3 Location If you pick an inexpensive site on its way up, the cheap lease can help you to open slightly under the market and will cushion any early mistakes. Some of the best restaurants are in the most unlikely locations. Soho House founder Nick Jones, for example, chooses unfashionable areas and transforms them.

4 Financial nous Understand financial arithmetic, a P&L account and how important it is to use your cash wisely. Pay your small and independent suppliers as soon as you can.
Nigel Platts-Martin is one of very few restaurateurs to have opened lots of restaurants but never had to close one. He says the most important person in his restaurant empire is a builder who has transformed and maintains all his buildings.

5 Lead from the front Inspire, lead from the front and communicate. Be there, even if you're not that competent. An Australian restaurateur summed this up when he said a restaurateur must "loiter with intent".

6 Know what really has value Appreciate that the two most important pieces of paper in any restaurant are not the menu and the wine list, as every TV show maintains. They are the lease, which you can sell if you find yourself in trouble, and the alcohol licence, which is increasingly very hard to get.

7 Determination Combine vision and determination because one without the other simply is not good enough. This applies principally pre-opening and in the first few months when so many will try to dissuade you from putting your dreams into practice. Our son Will Lander has just had this at the Quality Chop House [in Farringdon, London]. His original plan to have a four-course sharing dinner menu was much debated in the first few weeks, but they stuck to it and it now seems very popular.

8 Flexibility Have the courage to hold on to the essence of the restaurant but bend to the prevailing social winds. 
For example, today women are far more crucial to any restaurant's success, and also far more adventurous eaters than men, and this is a significant change, certainly from my day, that restaurateurs ignore at their peril.

9 Thick skin Combine sensibility with a thick skin. Understand what is going on, keep abreast of what is in the air but don't get too upset by criticism or a swingeing review.

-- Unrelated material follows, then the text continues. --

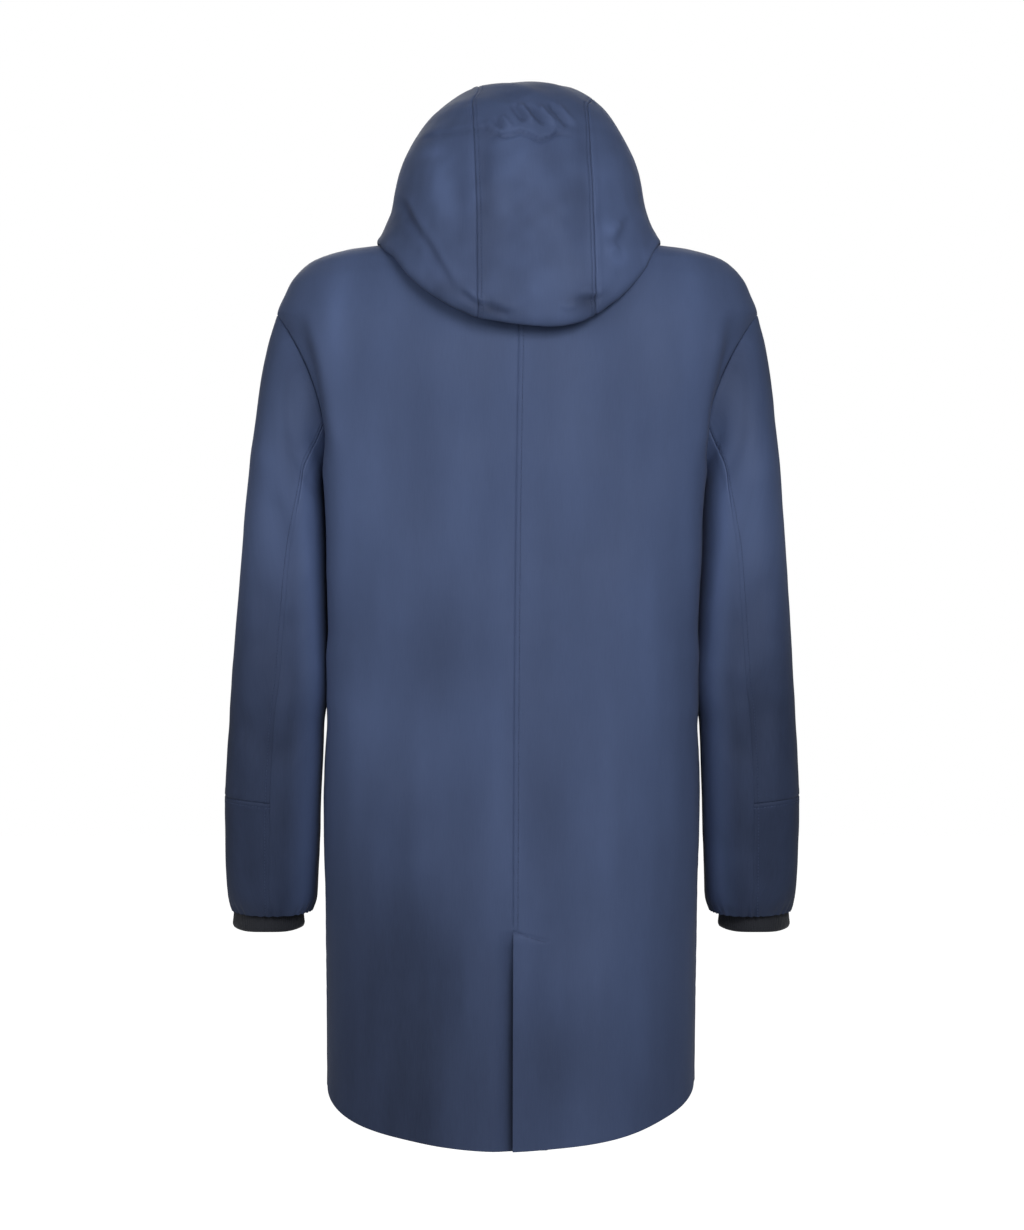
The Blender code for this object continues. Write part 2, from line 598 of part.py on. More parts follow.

A restaurateur's biggest enemy, says Joe Bastianach, is not the restaurant reviewer but his or her ego.

10 The hardest three Finally, I believe that this is the most recent and difficult challenge for restaurateurs to be aware of and responsive to: the environment, in terms of conserving water, climate change and linen; the importance of local community and what you can do for it, not what it can do for you; and the power of every restaurateur to do good through the likes of charity work.